> [SET TASK]: Write the listing out again, all of it, word for word.

• • • • •

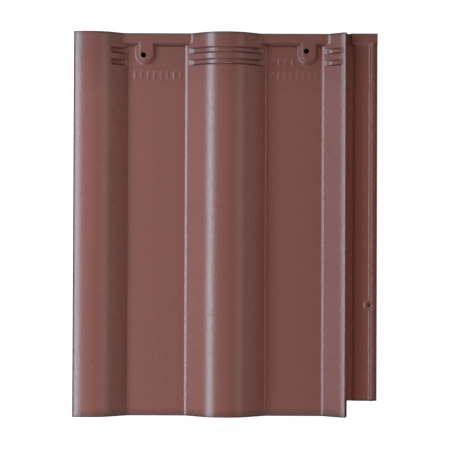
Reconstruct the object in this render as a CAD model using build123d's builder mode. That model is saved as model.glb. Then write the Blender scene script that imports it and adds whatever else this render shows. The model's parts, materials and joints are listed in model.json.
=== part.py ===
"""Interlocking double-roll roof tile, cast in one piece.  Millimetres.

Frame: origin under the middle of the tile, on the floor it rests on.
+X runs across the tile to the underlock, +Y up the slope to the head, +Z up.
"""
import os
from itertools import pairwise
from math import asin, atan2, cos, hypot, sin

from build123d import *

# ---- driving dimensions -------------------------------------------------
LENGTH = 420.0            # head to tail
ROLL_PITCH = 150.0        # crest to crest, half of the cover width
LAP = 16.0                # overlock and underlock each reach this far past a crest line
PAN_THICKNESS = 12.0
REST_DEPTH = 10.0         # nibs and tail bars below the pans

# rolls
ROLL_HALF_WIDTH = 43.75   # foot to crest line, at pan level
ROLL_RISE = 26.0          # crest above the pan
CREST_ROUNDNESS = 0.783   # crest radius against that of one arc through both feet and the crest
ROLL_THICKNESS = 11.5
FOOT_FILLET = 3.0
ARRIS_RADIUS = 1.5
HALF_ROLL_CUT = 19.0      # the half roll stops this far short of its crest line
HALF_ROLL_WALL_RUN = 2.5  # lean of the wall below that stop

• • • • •

> [TASK RESPONSE]:
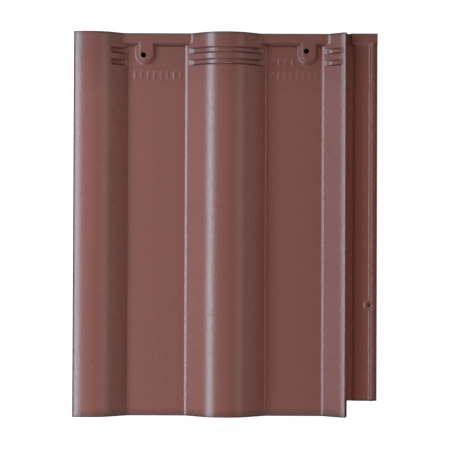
Reconstruct the object in this render as a CAD model using build123d's builder mode. That model is saved as model.glb. Then write the Blender scene script that imports it and adds whatever else this render shows. The model's parts, materials and joints are listed in model.json.
=== part.py ===
"""Interlocking double-roll roof tile, cast in one piece.  Millimetres.

Frame: origin under the middle of the tile, on the floor it rests on.
+X runs across the tile to the underlock, +Y up the slope to the head, +Z up.
"""
import os
from itertools import pairwise
from math import asin, atan2, cos, hypot, sin

from build123d import *

# ---- driving dimensions -------------------------------------------------
LENGTH = 420.0            # head to tail
ROLL_PITCH = 150.0        # crest to crest, half of the cover width
LAP = 16.0                # overlock and underlock each reach this far past a crest line
PAN_THICKNESS = 12.0
REST_DEPTH = 10.0         # nibs and tail bars below the pans

# rolls
ROLL_HALF_WIDTH = 43.75   # foot to crest line, at pan level
ROLL_RISE = 26.0          # crest above the pan
CREST_ROUNDNESS = 0.783   # crest radius against that of one arc through both feet and the crest
ROLL_THICKNESS = 11.5
FOOT_FILLET = 3.0
ARRIS_RADIUS = 1.5
HALF_ROLL_CUT = 19.0      # the half roll stops this far short of its crest line
HALF_ROLL_WALL_RUN = 2.5  # lean of the wall below that stop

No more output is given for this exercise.